**Given material**.
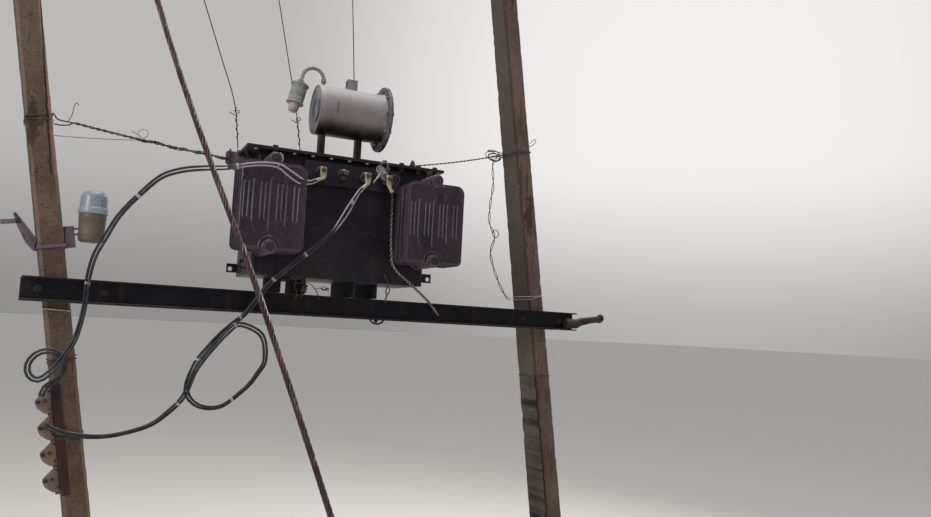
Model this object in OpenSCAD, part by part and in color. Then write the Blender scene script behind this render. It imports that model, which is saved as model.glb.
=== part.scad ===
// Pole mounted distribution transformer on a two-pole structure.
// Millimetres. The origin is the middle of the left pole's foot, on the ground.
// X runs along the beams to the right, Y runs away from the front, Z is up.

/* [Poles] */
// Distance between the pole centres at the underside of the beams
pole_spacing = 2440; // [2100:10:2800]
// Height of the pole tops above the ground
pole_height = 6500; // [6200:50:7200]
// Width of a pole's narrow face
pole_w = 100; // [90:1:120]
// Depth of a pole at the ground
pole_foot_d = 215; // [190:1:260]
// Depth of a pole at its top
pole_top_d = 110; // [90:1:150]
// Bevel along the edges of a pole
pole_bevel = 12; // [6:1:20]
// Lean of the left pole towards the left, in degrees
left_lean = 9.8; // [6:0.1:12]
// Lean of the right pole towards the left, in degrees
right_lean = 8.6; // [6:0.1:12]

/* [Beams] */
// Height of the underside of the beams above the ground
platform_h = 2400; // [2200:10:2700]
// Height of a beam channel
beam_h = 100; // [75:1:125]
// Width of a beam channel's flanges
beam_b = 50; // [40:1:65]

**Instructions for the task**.
Each line of the material should be duplicated exactly, please.

**Exercise answer**.
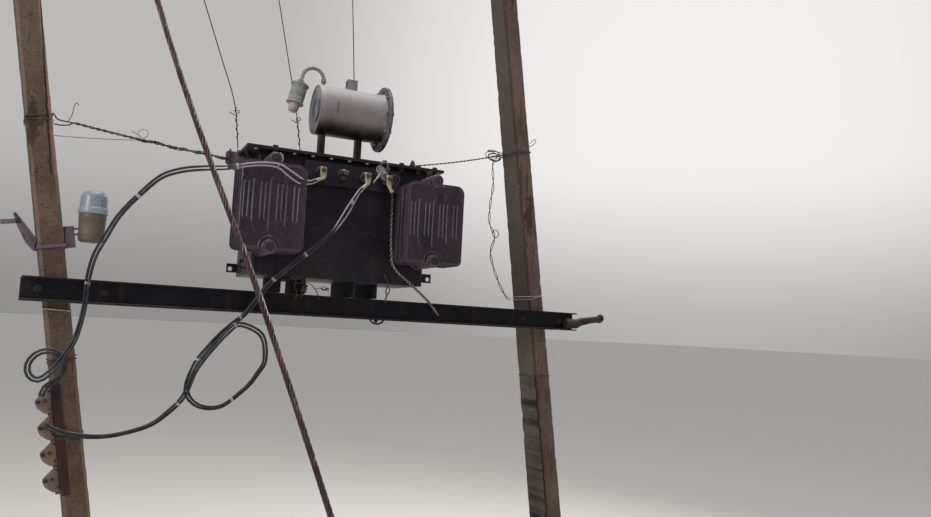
Model this object in OpenSCAD, part by part and in color. Then write the Blender scene script behind this render. It imports that model, which is saved as model.glb.
=== part.scad ===
// Pole mounted distribution transformer on a two-pole structure.
// Millimetres. The origin is the middle of the left pole's foot, on the ground.
// X runs along the beams to the right, Y runs away from the front, Z is up.

/* [Poles] */
// Distance between the pole centres at the underside of the beams
pole_spacing = 2440; // [2100:10:2800]
// Height of the pole tops above the ground
pole_height = 6500; // [6200:50:7200]
// Width of a pole's narrow face
pole_w = 100; // [90:1:120]
// Depth of a pole at the ground
pole_foot_d = 215; // [190:1:260]
// Depth of a pole at its top
pole_top_d = 110; // [90:1:150]
// Bevel along the edges of a pole
pole_bevel = 12; // [6:1:20]
// Lean of the left pole towards the left, in degrees
left_lean = 9.8; // [6:0.1:12]
// Lean of the right pole towards the left, in degrees
right_lean = 8.6; // [6:0.1:12]

/* [Beams] */
// Height of the underside of the beams above the ground
platform_h = 2400; // [2200:10:2700]
// Height of a beam channel
beam_h = 100; // [75:1:125]
// Width of a beam channel's flanges
beam_b = 50; // [40:1:65]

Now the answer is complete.